Pitágoras dijo: “educad a los niños y no será necesario castigar a los hombres”.
La infancia debe ser una etapa bonita, armoniosa, en la que los niños deben crecer y aprender a madurar, ser educados por los padres y disfrutar de las experiencias vitales que se les brinden, experiencias que nutrirán después su vida posterior. Como padres queremos para ellos lo mejor, les damos nuestro amor, nuestro apoyo, ponemos a su disposición toda nuestra paciencia y nuestro saber hacer. Pero la educación es algo más que amor, ternura, apoyo, comprensión, estímulo y paciencia. La educación implica también establecer unos límites claros y enseñar a ser independiente. Encontrar a veces el equilibrio entre lo que debemos dar y lo que no, lo que debemos permitir y lo que no, es difícil. Los límites son medios de ayuda, pilares importantes para limitar el terreno de juego, para que el niño pueda moverse en él de una forma segura y protegida.
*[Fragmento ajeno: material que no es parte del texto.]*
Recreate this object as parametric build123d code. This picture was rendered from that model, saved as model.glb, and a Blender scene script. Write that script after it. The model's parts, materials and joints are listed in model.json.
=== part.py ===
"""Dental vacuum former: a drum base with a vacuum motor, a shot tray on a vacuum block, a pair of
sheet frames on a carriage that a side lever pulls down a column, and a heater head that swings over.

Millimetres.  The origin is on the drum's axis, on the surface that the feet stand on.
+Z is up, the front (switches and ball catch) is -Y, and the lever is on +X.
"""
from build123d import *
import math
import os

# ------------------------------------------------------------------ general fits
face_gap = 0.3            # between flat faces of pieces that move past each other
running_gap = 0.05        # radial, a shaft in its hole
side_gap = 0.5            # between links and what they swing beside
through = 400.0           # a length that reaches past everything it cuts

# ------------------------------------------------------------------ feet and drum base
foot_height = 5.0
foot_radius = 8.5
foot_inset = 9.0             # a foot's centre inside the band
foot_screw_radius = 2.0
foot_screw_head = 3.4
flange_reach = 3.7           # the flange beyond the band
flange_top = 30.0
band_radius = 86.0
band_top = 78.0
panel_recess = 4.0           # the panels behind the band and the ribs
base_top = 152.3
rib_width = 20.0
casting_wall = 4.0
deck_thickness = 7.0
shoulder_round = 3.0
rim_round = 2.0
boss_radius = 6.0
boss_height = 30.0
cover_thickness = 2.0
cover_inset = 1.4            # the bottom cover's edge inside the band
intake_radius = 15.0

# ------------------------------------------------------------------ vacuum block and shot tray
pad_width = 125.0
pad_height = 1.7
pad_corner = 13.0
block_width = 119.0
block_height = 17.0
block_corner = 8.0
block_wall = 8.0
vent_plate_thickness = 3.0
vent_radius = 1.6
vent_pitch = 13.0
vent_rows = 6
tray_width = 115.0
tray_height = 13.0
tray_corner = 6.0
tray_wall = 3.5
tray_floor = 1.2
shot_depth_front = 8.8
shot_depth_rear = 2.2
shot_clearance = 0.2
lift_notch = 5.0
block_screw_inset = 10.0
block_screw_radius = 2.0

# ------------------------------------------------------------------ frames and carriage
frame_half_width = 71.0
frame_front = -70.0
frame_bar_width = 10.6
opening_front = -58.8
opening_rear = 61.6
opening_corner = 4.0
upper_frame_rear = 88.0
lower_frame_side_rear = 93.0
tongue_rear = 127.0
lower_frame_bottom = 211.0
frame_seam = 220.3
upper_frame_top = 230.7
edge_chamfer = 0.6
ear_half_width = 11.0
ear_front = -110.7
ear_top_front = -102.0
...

A veces los padres nos podemos sentir impotentes, frustrados e impacientes con el desarrollo de nuestros hijos; sentimientos todos que pueden convivir perfectamente con el amor, la ilusión, la admiración por las habilidades que van mostrando. Solemos decir que los niños no vienen con un manual de instrucciones, y es cierto. Decimos que nadie nace enseñado, y también es cierto. Cada padre y cada madre educará a sus hijos desde el amor, sí, pero también desde la influencia que cada uno ha recibido de su entorno, de sus vivencias y, como no, de sus propios padres; de cómo fueron amados, limitados, educados.
Aprender a reconocer que los hijos no son perfectos, que no son exactamente cómo habíamos soñado también es difícil, pero necesario. No hay nadie perfecto y reconocer esto del proyecto más importante de nuestra vida, nuestros hijos, es harto difícil, pero a la vez necesario. Necesario para poder favorecer aquellas actitudes y aptitudes positivas que harán de ellos personas educadas, respetuosas y con objetivos reales en la vida. En definitiva, aprender a valorar lo bueno que tienen nuestros hijos, y enseñarles a aceptar lo no tan bueno, ayudándoles a reconducir sus habilidades, es lo que hará de ellos personas completas en el futuro.
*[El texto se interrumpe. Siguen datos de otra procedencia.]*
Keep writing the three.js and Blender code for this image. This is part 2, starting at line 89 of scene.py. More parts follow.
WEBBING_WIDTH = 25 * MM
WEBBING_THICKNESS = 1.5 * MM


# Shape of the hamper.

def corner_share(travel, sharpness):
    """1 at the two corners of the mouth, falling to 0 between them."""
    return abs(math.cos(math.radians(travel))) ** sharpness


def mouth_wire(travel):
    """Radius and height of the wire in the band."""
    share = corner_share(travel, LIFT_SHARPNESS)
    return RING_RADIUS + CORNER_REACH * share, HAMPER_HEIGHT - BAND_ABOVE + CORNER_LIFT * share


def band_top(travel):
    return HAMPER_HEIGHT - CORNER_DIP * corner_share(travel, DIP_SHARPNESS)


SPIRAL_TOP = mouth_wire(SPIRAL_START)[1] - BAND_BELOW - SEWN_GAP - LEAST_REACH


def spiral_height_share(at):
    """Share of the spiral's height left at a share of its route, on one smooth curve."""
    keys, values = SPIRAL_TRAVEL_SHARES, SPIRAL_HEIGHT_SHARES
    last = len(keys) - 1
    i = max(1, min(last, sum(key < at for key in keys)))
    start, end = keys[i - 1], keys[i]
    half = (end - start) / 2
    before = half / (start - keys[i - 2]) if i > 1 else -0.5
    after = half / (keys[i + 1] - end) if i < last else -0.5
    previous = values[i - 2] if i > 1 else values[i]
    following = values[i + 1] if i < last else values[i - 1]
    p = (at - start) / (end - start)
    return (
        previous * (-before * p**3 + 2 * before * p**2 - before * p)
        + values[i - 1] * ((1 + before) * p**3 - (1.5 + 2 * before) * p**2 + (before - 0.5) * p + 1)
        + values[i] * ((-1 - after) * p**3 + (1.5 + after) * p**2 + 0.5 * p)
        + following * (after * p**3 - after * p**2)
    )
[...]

El desarrollo infantil es un proceso dinámico, sumamente complejo, que se sustenta en la evolución biológica, psicológica y social. Los primeros años de vida constituyen una etapa de la existencia especialmente crítica ya que en ella se van a configurar las habilidades perceptivas, motrices, cognitivas, lingüísticas, afectivas y sociales que posibilitarán una equilibrada interacción con el mundo externo. A veces nos enfrentamos a problemas y dificultades muy serias en las que una detección temprana es fundamental para conseguir el mejor desarrollo posible del niño.
Ser el mejor padre/madre no es fácil y, sobre todo, no debe ser el objetivo; ser lo suficientemente bueno, emulando el pensamiento de Winnicott, es la meta.